SAPPORO – Muneo Suzuki, a veteran politician known for his close ties with Russia, won a seat in Sunday’s House of Councillors election, returning to Japan’s parliament for the first time since being forced to leave the Diet due to the finalization of a conviction in 2010.


Suzuki, leader of the New Party Daichi, a political group operating mainly in Japan’s northernmost main island of Hokkaido, vowed to supporters at his office in Sapporo to work toward resolving Tokyo’s long-stalled territorial dispute with Moscow.


He is seen as still having some influence on Japan-Russia affairs, often meeting with Prime Minister Shinzo Abe to discuss the dispute over four Russian-controlled islands off Hokkaido that are claimed by Japan.


“My heart is too full for words,” the 71-year-old said. “During campaigning, I felt people are counting on me to resolve the territorial issue.”

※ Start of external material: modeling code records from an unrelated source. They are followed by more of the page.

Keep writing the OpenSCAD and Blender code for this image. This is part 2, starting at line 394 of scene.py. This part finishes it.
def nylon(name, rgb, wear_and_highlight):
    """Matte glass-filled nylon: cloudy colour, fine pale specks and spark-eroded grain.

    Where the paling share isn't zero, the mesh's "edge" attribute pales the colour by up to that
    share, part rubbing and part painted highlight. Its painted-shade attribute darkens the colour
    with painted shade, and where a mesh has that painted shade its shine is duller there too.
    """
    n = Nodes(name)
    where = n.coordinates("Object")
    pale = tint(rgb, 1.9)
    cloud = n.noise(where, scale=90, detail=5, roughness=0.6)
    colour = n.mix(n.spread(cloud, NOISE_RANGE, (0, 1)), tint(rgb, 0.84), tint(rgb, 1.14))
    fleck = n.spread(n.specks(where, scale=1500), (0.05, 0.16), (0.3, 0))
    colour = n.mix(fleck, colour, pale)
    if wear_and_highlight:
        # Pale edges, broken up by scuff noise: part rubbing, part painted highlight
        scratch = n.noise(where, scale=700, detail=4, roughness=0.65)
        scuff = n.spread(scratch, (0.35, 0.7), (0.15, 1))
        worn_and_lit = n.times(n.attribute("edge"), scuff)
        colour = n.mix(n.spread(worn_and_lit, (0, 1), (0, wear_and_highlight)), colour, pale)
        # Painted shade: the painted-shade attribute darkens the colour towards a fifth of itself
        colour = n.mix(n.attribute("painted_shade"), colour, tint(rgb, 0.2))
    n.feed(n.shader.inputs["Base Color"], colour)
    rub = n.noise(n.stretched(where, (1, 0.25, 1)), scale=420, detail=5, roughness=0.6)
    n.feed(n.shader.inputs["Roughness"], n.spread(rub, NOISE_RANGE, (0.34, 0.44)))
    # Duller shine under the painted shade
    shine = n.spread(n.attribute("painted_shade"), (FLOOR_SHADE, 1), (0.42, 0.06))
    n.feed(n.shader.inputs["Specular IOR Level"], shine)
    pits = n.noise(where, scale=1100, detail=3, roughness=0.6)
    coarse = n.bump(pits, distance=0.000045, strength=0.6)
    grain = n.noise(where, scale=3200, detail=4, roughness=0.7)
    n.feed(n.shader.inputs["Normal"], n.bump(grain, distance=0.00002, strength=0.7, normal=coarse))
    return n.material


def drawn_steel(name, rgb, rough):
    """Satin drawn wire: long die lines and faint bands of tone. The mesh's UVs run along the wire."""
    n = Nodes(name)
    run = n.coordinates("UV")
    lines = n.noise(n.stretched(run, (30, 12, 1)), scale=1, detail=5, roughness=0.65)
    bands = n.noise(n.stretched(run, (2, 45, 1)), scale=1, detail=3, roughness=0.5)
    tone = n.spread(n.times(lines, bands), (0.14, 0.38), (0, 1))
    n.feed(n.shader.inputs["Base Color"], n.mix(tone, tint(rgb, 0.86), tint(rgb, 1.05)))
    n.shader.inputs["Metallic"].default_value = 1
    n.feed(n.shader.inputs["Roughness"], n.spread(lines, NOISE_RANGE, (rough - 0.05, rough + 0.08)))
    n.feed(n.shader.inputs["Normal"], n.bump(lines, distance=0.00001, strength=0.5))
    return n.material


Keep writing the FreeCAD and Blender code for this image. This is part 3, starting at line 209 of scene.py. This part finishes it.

“I will break a sweat to resolve the issue as early as possible,” he said as he celebrated his victory in tears with his daughter and LDP House of Representatives lawmaker Takako Suzuki.

Suzuki ran for the proportional representation list of the Japan Innovation Party as the Osaka-based group aims to expand its base beyond that region. He decided to run after undergoing esophagus cancer surgery in May.


Suzuki, who used to wield considerable power in the territorial dispute talks, lost his lower house seat in September 2010 following the finalization of his conviction for bribery and other offenses. He had his civil rights suspended until April 2017.


He ran in the lower house election for the New Party Daichi in October 2017 but failed to win a seat.


After winning his first House of Representatives seat on the LDP’s ticket in 1983, Suzukiwas tapped as chief of the Hokkaido Development Agency and the Okinawa Development Agency in 1997, his first Cabinet post.


He then served as deputy chief Cabinet secretary from 1998 to 1999. He was elected eight times to the lower house.